The Outing was shot on a $1.50 budget, and it shows. The lighting looks like it was borrowed from a middle school auditorium. The sound design makes dialogue echo like it’s being recorded in a bathroom stall. And the “special effects” mostly consist of stock smoke machines and rubber limbs. The genie’s glowing jewel looks like a Halloween prop from Kmart.

The film was cut by two minutes for U.S. release, but those edits couldn’t save it. If anything, it should’ve been cut by 88 minutes.

Why It Fails:

  1. Derivative Premise: A cursed artifact unleashing evil in a confined location. We’ve seen it a hundred times—better.

  2. Terrible Characters: Unlikeable, unmemorable, and unworthy of survival.

  3. Laughable Monster: A djinn so incompetent it couldn’t scare a toddler at a birthday party.

  4. Tone-Deaf Subplots: Rape attempt, family melodrama, and astrology—none handled well.

  5. Zero Atmosphere: A horror movie set in a museum that manages to be less scary than Night at the Museum 2.
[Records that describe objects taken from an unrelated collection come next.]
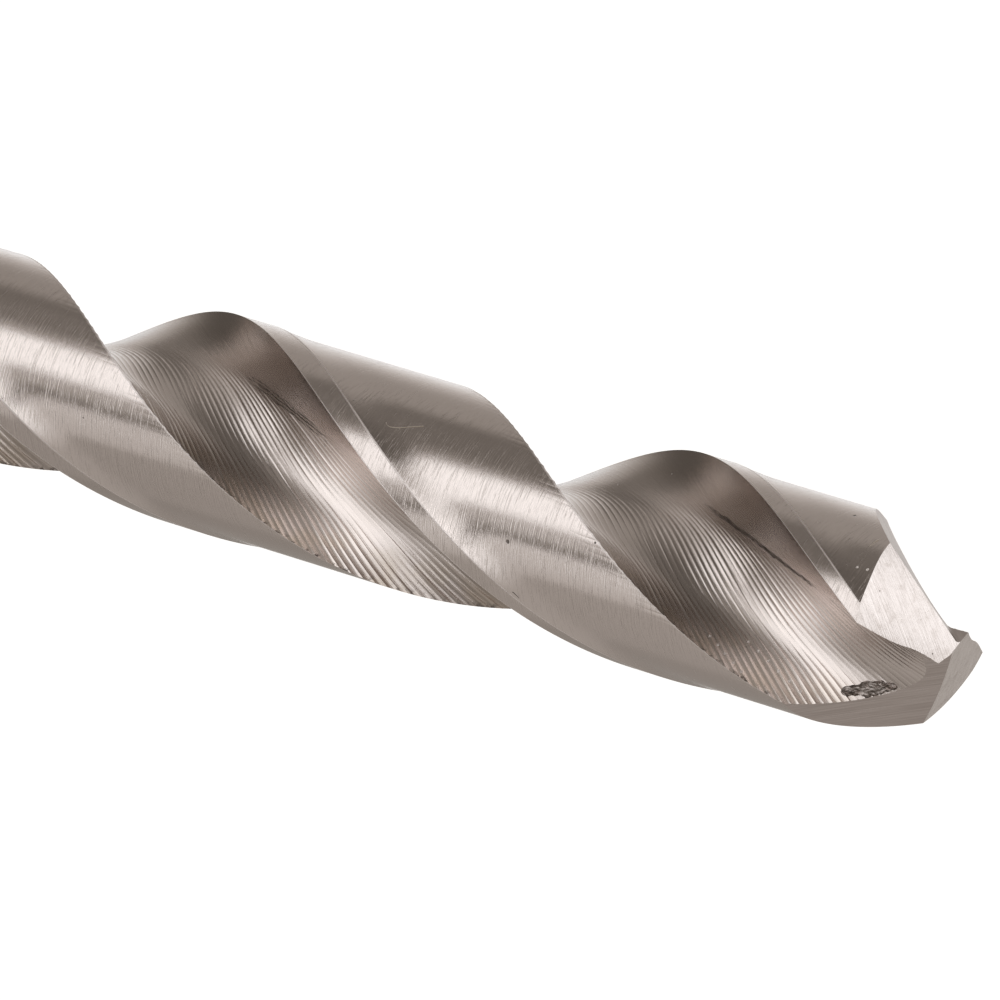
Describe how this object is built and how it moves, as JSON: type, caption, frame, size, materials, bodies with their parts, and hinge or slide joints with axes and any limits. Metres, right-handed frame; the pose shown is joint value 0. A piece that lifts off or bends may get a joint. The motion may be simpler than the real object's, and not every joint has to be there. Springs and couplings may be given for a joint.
{
  "type": "twist drill bit",
  "caption": "Right-hand twist drill bit with a plain straight shank, polished body lands, narrow margins and a ground split point.",
  "frame": {"origin": "centre of the flat end of the shank, the lowest point of the part", "axes": "+Z along the drill's axis from the shank to the point; the outer corner of one lip lies almost on +X, half a web thickness toward +Y"},
  "size_m": [0.01, 0.01, 0.133],
  "materials": {
    "ground_steel": "bright ground high-speed steel with fine grinding marks"
  },
  "bodies": {
    "root": {"twist_drill": "ground_steel"}
  },
  "joints": []
}
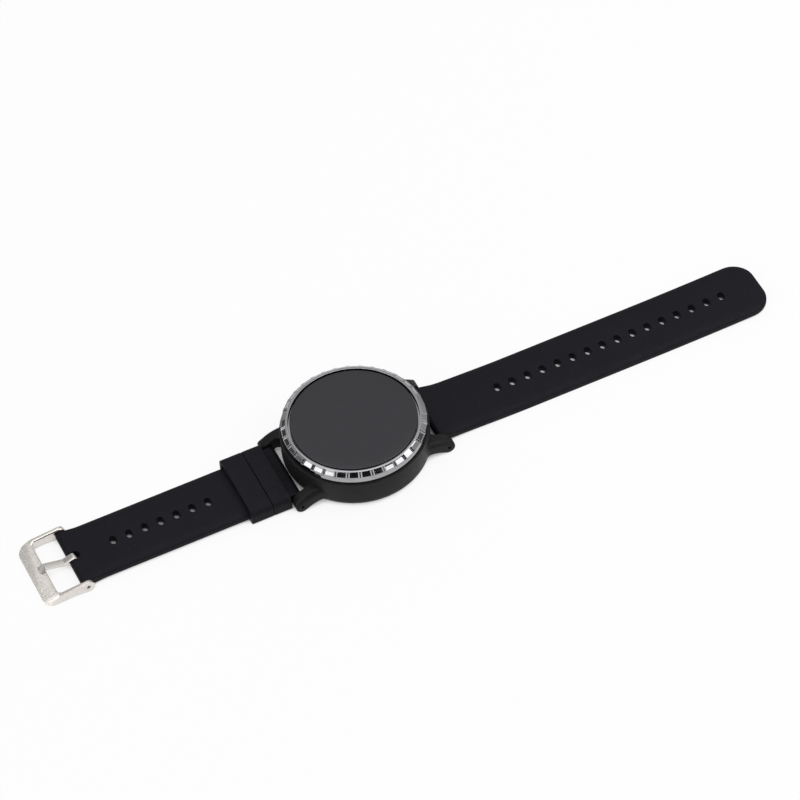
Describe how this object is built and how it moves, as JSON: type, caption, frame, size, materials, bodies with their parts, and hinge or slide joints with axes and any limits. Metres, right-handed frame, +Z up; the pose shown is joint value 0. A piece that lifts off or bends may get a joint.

Final Verdict: Put This Lamp Back in the Basement

The Outing is one of those ‘80s horror films that proves just slapping a supernatural villain into a teen-slasher template doesn’t automatically equal fun. It’s a dull, poorly edited mess that wastes its unique setting, fails to make its monster scary, and insults the audience with its lazy writing.

The museum location could’ve been atmospheric. The djinn mythology could’ve been intriguing. Instead, we get horny teens, snakes in pants, and a genie who looks like he’d rather be anywhere else.

If you ever find yourself holding a mysterious lamp in a museum basement, don’t rub it. Don’t make a wish. Just throw it straight into the incinerator. Especially if it’s glowing red, and especially if it promises to show you The Outing.